§ WHAT IS REQUIRED
Extract and list every line that contains the word "bodies".

__________

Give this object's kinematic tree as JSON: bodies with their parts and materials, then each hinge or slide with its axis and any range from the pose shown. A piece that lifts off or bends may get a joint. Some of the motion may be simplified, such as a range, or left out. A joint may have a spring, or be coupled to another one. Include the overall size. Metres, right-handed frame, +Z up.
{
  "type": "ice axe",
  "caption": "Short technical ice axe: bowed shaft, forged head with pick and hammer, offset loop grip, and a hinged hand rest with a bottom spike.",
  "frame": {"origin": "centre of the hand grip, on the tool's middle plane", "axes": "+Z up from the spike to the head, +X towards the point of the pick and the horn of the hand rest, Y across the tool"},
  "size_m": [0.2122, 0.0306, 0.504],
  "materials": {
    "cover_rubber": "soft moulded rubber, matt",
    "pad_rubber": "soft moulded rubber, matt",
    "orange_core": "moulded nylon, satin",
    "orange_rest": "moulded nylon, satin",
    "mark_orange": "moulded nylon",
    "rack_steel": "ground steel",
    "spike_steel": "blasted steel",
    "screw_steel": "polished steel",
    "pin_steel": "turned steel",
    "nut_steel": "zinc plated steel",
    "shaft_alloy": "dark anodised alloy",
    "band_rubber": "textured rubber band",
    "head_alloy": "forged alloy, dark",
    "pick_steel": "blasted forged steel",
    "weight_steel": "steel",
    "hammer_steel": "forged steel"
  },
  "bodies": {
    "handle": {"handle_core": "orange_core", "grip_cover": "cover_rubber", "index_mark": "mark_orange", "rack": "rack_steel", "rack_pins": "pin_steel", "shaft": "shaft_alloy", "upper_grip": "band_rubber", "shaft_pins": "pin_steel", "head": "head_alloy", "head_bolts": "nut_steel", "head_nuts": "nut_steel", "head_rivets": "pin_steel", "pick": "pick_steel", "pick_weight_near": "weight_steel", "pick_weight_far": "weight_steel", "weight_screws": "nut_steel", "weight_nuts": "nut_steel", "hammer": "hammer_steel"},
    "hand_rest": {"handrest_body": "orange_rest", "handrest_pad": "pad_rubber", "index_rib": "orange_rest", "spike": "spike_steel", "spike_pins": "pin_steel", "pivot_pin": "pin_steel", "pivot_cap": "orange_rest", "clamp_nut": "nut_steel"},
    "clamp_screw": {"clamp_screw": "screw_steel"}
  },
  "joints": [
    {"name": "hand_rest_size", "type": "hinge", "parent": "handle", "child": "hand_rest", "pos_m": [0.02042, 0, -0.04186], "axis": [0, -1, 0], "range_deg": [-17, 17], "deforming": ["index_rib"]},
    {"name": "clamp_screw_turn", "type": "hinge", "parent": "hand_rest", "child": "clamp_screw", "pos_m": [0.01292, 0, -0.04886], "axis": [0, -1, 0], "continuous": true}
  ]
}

__________

§ WRITTEN RESPONSE
Give this object's kinematic tree as JSON: bodies with their parts and materials, then each hinge or slide with its axis and any range from the pose shown. A piece that lifts off or bends may get a joint. Some of the motion may be simplified, such as a range, or left out. A joint may have a spring, or be coupled to another one. Include the overall size. Metres, right-handed frame, +Z up.
  "bodies": {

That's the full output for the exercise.